El segundo ejemplo es de mayor calado, y consiste en ese tenaz y socorrido latiguillo según el cual Israel ha sido una criatura de Occidente, "un portaaviones del imperio", su centinela instrumental frente a los árabes y cerca del petróleo. Pues bien, no. Israel es el resultado improbable de un nacionalismo atípico que triunfó a favor de circunstancias excepcionales. En el curso de su historia centenaria, el sionismo tuvo a veces el favor interesado del Occidente imperial (1917, Declaración Balfour; 1956, expedición de Suez), y en otras su rotunda hostilidad (la de Gran Bretaña, por ejemplo, entre 1939 y 1947), pero el Estado israelí no fue engendrado ni parido por la derecha occidental ni por el imperialismo, como gustan repetir ciertos caricaturistas de la historia.

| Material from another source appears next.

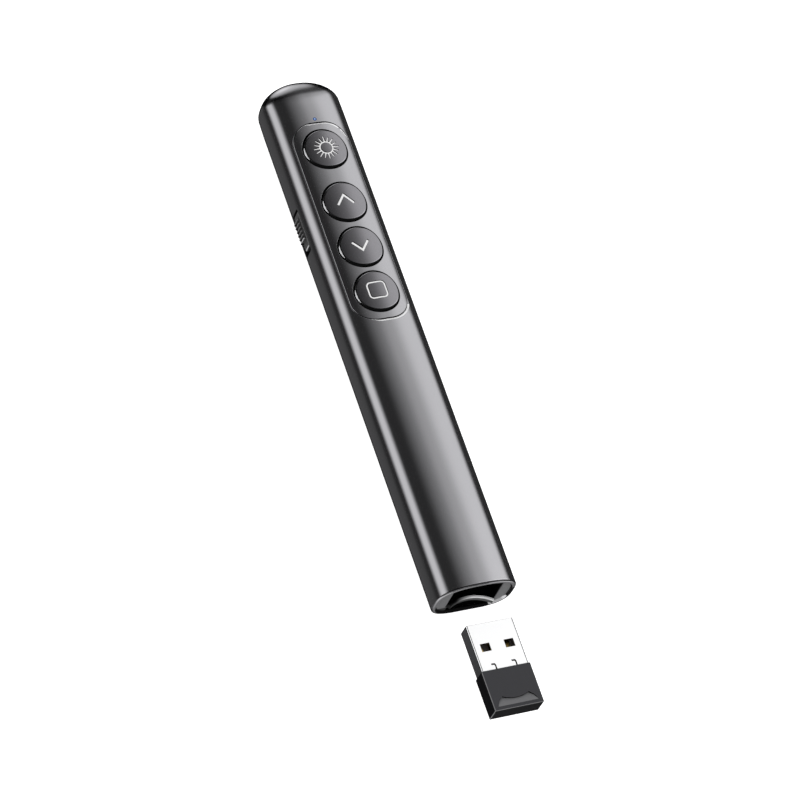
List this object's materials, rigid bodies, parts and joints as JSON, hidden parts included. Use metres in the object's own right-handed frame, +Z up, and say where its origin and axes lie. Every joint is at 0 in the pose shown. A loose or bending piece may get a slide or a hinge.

En los días del doloroso parto de 1948, el conspicuo jerarca del periodismo franquista que era Pedro Gómez Aparicio aseveraba en Arriba: "El Estado sionista de Israel es el establecimiento de un Estado comunista o semicomunista, claramente rusófilo, sobre el que pueda establecerse algún día no lejano una definitiva influencia soviética en el Oriente Medio". Como si quisiera darle la razón, el poeta rojo Rafael Alberti escribía por las mismas fechas su Salmo de alegría por el nuevo Estado de Israel, del que transcribo unos pocos versos: "He aquí por fin -¡hosanna!- la tierra prometida / la cuna de la sangre, ganada con la vida. (...) Israel de los llantos, Israel de las penas. / Paraíso encontrado, libre y ya sin cadenas. (...) Oye, Israel, escucha: Hoy por ti desempaña / sus ojos un poeta desterrado de España. (...) Alabado Israel, alabado, alabado. / Por su hermosa ancianía, nuevo albor conquistado". Entretanto, y en un terreno más prosaico, eran las armas checas vendidas con la aquiescencia de Moscú las que permitían a los primeros israelíes defender su país naciente de la invasión de los ejércitos árabes...

Naturalmente, ni estos hechos ni tantos otros que podrían invocarse eximen a Israel de los errores, los agravios o las injusticias que haya cometido, ni devolverán la vida a los escolares palestinos muertos a balazos. Pero es no sólo inútil, sino pernicioso para la comprensión y la eventual solución del problema, insistir en el cliché de que los gobernantes israelíes son, al modo de Tacho Somoza o de los generales de Saigón, meros peones, cipayos a sueldo del imperio; y es peor aún alimentar esa idea que tanto daño ha hecho a la causa palestina durante más de 50 años: la de que Irsael es un hecho colonial, y los judíos israelíes una especie de pieds-noirs a los que será posible arrojar al mar.

Joan B. Culla i Clarà es profesor de Historia Contemporánea de la UAB.